Not to pick on you, but "Modolo" is the company you're referring to. Mis-spellings can mess up your Google-Fu.


----------



## cwg_at_opc (Oct 20, 2005)

twinkles said:


> Just pick up the wing pro shallow alloy model. Same shape 1/3 the $$. I just bought some from gottaridebikes.com and the feller I spoke with said that the shallow bars are the only kind that's moving these days so I'm sure they'd sell quickly on ebay.
> 
> twinkles


$68.99: http://www.gottaridebikes.com/Merch...ode=FSH0006&Category_Code=FSH&Product_Count=9
but they don't look like the new design; 15% off first order, free shipping, orders over $75

$59.49: http://aebike.com/page.cfm?PageID=30&action=details&sku=HB0791
+ $7.50 shipping = $66.99


----------



## Superunleaded (Jun 19, 2006)

I've had good luck with Ritchey's Biomax II and they're easier to find. !30 drop with a 75 reach. For carbon bars, I've used 3T's Bio Morphe XL. The 3T offers a lot of hand position especially at the drops. Considered as gay bars by some


----------



## Forrest Root (Dec 22, 2006)

Schneiderguy said:


> I like the Mondolo, Venus-I think. It is designed for women but it fits my wide, but nubby hand and fingers great. The reach and drop are the same as the Sala Poco which I have on another bike. The Mondolo is a traditional shape and the Sala is ergo. I don't like the ergo shape as I have trouble reaching the levers while in the drops. Unfortunately the term "reach" does not measure the distance your fingers have to reach to control the levers while in the drops. So all "reaches" of the same size are not equal:mad2: I am changing the Sala Poco to the Mondolo. The Mondolo comes in alloy, about $80 I think and in CF, around $200. Mondolo products are not as popular in the US as some of the other major bands, but they have been around for ever and make good products. Check out their web site.


And MODOLO is here.


----------



## rkb (Apr 4, 2007)

euro trash said:


> I knew I was gonna catch flak over that comment...


ET-
First sweeet Turner, and I understand the concern about not having grips to cushion the fall if it happens. I try to think that my road bike only weighs 15.74lbs so it wouldn't have as much weight behind it as my 28lb Santa Cruz. As far as comfort, I say find your smile and stick with it. I had a set of Salsa aluminum bars on my bike while I waited for the SL-Ks to show up. The Salsas were so comfortable I was asking myself "why am going to change these?"


----------



## Schneiderguy (Jan 9, 2005)

MaestroXC said:


> Not to pick on you, but "Modolo" is the company you're referring to. Mis-spellings can mess up your Google-Fu.

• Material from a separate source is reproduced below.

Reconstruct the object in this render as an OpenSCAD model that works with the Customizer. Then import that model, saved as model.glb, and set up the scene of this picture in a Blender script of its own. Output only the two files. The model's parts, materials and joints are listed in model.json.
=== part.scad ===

Yea, right, that's what I said "Modolo":blush2: 
Born without spellll checkkk.


----------



## twinkles (Apr 23, 2007)

gottaridebikes has the fsa wing pro shallows, it's just the wrong photo on their site.

twinkles


----------



## Armchair Spaceman (Jun 21, 2003)

*easton EC90*

I have an Easton EC90 (traditional bend) on my crit bike, 75mm reach, 125mm drop. LOv'e it.


----------



## Troy16 (Jan 2, 2003)

saddle tramp said:


> What is the shallowest drop shortest reach roadbar out there?
> 
> Thanks



If you hate the drops get a Nitto Mustache bar. Loads of guys use drop bars because of aesthetics while spending almost zero time ever actually in the drops which means their bar doesn't get used for one of its main hand positions. These bars are becomming more popular around where I live and they make sense for those who never ride in the drops and don't race. This may not apply to you, but it may apply to others.


----------



## Midwest Playa (Sep 12, 2008)

*3T Erogonova*

I got a hold of a used one on ebay for $190.00 shipped.

I was using the specialized Sworks shallow drop which really served me well but couldnt pass up on upgrading to this one and I have the matching ARX stem to go with it.

My riding Friend got this 3t on his Cinelli bike and he swears by it. He said its the most comfortable handlebar hes ever ridden. and its trully designed for someone with medium to small hands. My 2 Cents

MidwestPlaya

Its how I roll


----------



## Guest (Aug 20, 2009)

*Zipp Contour SL*

Try the Zipp Contour SL short-shallow bend. 84.5 reach, 128 drop Flat top, great shape. Best bar I've ever used and I've used a lot of different bars. http://www.zipp.com/bars/detail.php?ID=60


----------



## SkiRacer55 (Apr 29, 2005)

*Plus another...*



sharkey said:


> +1 on the FSA compact bars. Besides being "short and shallow", I'll also add that they are very well made, pretty light (for aluminum) at 260 grams, and have a nice flat section on the top bars to rest your hands. Very nice product.


...I have the carbon version on both of my Titus Oseos, and love 'em. _Note that _reach and drop aren't the only parameters any more. More and more manufacturers are coming up with all kinds of ergo variations plus variations in the bar curves and flare-outs and so forth. Velo News, I think, did a really good review of all the current top bars; you might want to peruse it..


----------



## RyanM (Jul 15, 2008)

the zipp slc2 handlebar which is 84.5mm reach and 128mm drop. been told its real stiff and light also


----------



## ClassicSteel71 (Mar 5, 2009)

DIRT BOY said:


> Th Alloy ones are $68 and Carbon $200 Pretty cheap if you ask me!


Indeed. I have the alloy erosums. They are great for my freakishly small hands.


----------